Object modeling scripts:
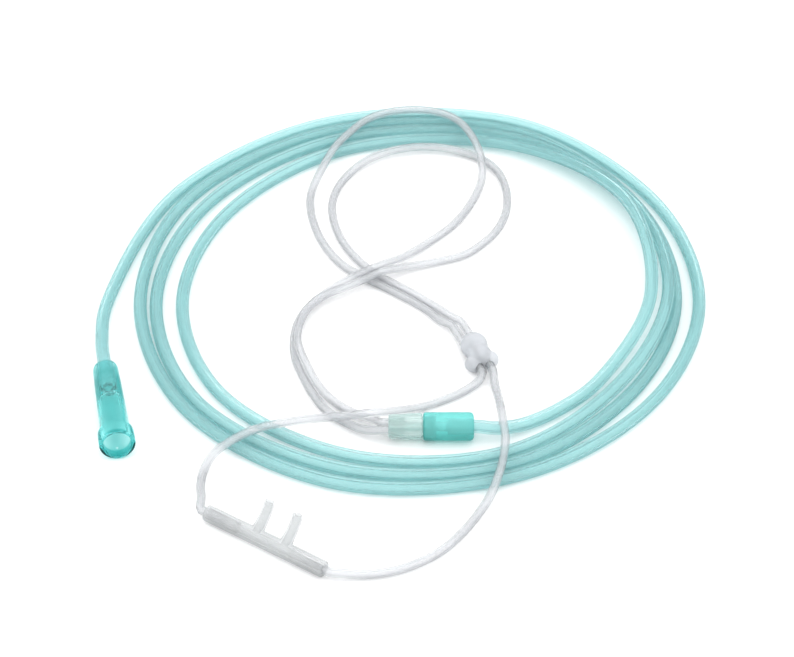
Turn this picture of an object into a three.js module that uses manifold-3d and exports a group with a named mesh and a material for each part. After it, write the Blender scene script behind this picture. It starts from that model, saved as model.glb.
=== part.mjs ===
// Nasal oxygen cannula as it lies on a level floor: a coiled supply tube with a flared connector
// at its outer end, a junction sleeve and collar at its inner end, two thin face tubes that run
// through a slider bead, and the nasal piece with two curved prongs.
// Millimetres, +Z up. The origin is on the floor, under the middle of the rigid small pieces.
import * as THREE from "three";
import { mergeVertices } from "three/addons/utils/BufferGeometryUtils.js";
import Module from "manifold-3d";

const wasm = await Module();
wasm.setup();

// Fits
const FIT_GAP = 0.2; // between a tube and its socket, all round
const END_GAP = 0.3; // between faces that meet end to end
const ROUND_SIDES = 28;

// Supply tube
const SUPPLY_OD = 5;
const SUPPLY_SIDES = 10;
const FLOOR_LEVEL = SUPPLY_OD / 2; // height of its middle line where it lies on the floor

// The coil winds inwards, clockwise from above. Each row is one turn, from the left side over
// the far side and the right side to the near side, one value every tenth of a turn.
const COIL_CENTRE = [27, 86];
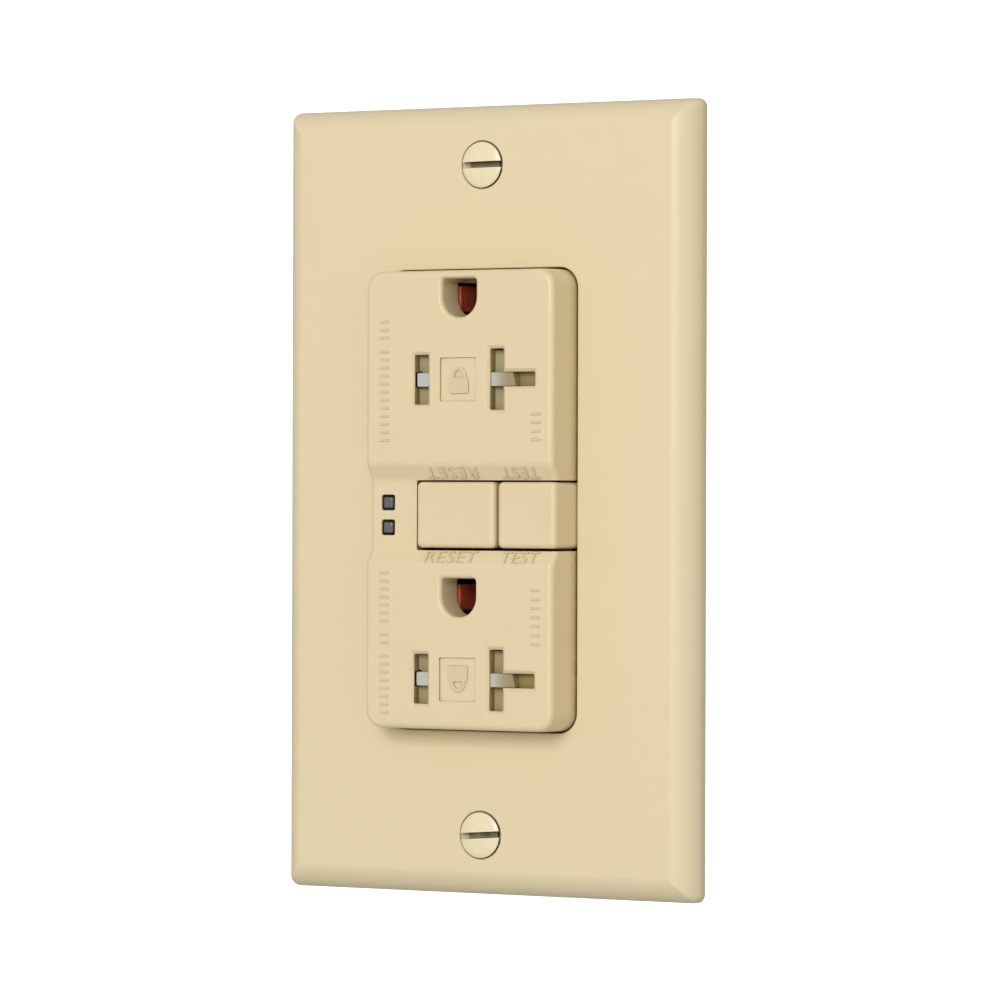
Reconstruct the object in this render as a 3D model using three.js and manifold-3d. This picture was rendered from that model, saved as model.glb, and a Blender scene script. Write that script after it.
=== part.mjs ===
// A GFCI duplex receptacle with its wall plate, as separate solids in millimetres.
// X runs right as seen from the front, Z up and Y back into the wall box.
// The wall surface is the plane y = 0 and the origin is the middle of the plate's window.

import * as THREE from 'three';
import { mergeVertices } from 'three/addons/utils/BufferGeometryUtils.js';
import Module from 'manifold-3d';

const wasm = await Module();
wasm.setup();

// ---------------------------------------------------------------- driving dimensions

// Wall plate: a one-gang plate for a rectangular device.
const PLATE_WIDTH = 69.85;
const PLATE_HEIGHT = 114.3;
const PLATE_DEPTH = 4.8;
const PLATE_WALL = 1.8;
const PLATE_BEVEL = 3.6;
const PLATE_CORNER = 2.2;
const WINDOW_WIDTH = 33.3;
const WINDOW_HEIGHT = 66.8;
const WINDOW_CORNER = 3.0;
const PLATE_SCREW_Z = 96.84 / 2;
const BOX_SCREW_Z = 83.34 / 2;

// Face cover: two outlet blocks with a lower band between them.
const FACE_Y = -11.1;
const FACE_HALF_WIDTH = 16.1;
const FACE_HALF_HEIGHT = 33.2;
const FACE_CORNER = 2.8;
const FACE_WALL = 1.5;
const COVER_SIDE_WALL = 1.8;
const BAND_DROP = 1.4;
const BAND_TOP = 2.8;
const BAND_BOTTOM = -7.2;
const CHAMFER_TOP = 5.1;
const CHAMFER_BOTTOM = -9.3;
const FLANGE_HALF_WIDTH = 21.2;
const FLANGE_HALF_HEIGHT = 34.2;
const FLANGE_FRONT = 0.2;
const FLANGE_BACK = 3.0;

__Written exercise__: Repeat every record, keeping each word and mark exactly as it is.

__Reply to the task__:
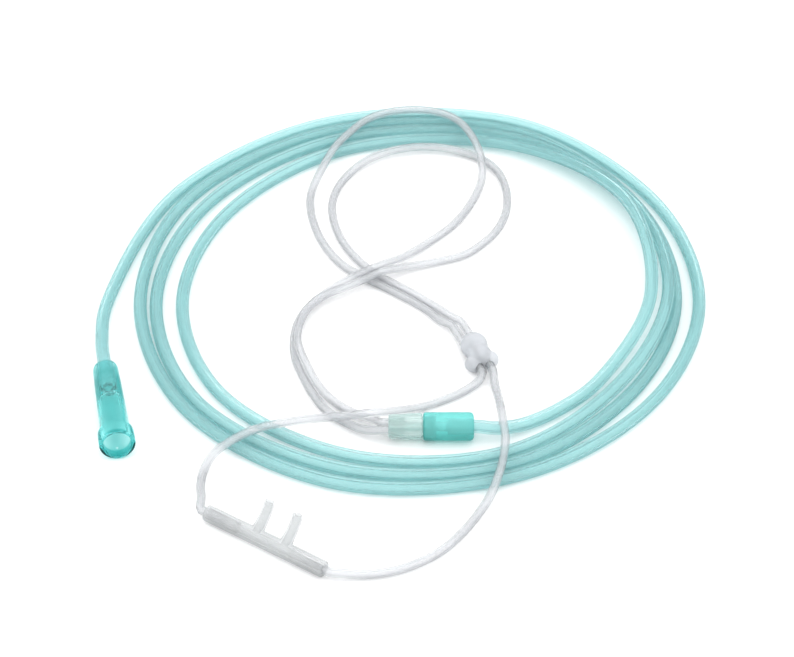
Turn this picture of an object into a three.js module that uses manifold-3d and exports a group with a named mesh and a material for each part. After it, write the Blender scene script behind this picture. It starts from that model, saved as model.glb.
=== part.mjs ===
// Nasal oxygen cannula as it lies on a level floor: a coiled supply tube with a flared connector
// at its outer end, a junction sleeve and collar at its inner end, two thin face tubes that run
// through a slider bead, and the nasal piece with two curved prongs.
// Millimetres, +Z up. The origin is on the floor, under the middle of the rigid small pieces.
import * as THREE from "three";
import { mergeVertices } from "three/addons/utils/BufferGeometryUtils.js";
import Module from "manifold-3d";

const wasm = await Module();
wasm.setup();

// Fits
const FIT_GAP = 0.2; // between a tube and its socket, all round
const END_GAP = 0.3; // between faces that meet end to end
const ROUND_SIDES = 28;

// Supply tube
const SUPPLY_OD = 5;
const SUPPLY_SIDES = 10;
const FLOOR_LEVEL = SUPPLY_OD / 2; // height of its middle line where it lies on the floor

// The coil winds inwards, clockwise from above. Each row is one turn, from the left side over
// the far side and the right side to the near side, one value every tenth of a turn.
const COIL_CENTRE = [27, 86];
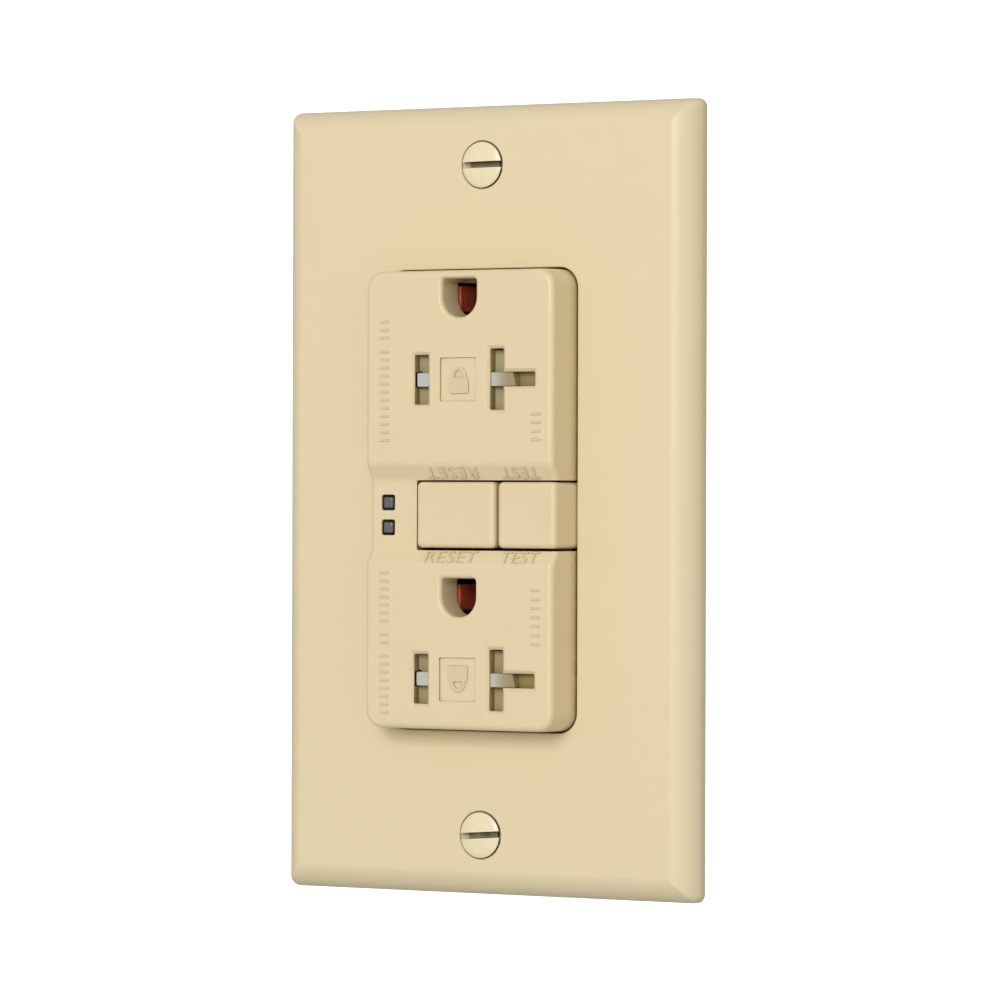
Reconstruct the object in this render as a 3D model using three.js and manifold-3d. This picture was rendered from that model, saved as model.glb, and a Blender scene script. Write that script after it.
=== part.mjs ===
// A GFCI duplex receptacle with its wall plate, as separate solids in millimetres.
// X runs right as seen from the front, Z up and Y back into the wall box.
// The wall surface is the plane y = 0 and the origin is the middle of the plate's window.

import * as THREE from 'three';
import { mergeVertices } from 'three/addons/utils/BufferGeometryUtils.js';
import Module from 'manifold-3d';

const wasm = await Module();
wasm.setup();

// ---------------------------------------------------------------- driving dimensions

// Wall plate: a one-gang plate for a rectangular device.
const PLATE_WIDTH = 69.85;
const PLATE_HEIGHT = 114.3;
const PLATE_DEPTH = 4.8;
const PLATE_WALL = 1.8;
const PLATE_BEVEL = 3.6;
const PLATE_CORNER = 2.2;
const WINDOW_WIDTH = 33.3;
const WINDOW_HEIGHT = 66.8;
const WINDOW_CORNER = 3.0;
const PLATE_SCREW_Z = 96.84 / 2;
const BOX_SCREW_Z = 83.34 / 2;

// Face cover: two outlet blocks with a lower band between them.
const FACE_Y = -11.1;
const FACE_HALF_WIDTH = 16.1;
const FACE_HALF_HEIGHT = 33.2;
const FACE_CORNER = 2.8;
const FACE_WALL = 1.5;
const COVER_SIDE_WALL = 1.8;
const BAND_DROP = 1.4;
const BAND_TOP = 2.8;
const BAND_BOTTOM = -7.2;
const CHAMFER_TOP = 5.1;
const CHAMFER_BOTTOM = -9.3;
const FLANGE_HALF_WIDTH = 21.2;
const FLANGE_HALF_HEIGHT = 34.2;
const FLANGE_FRONT = 0.2;
const FLANGE_BACK = 3.0;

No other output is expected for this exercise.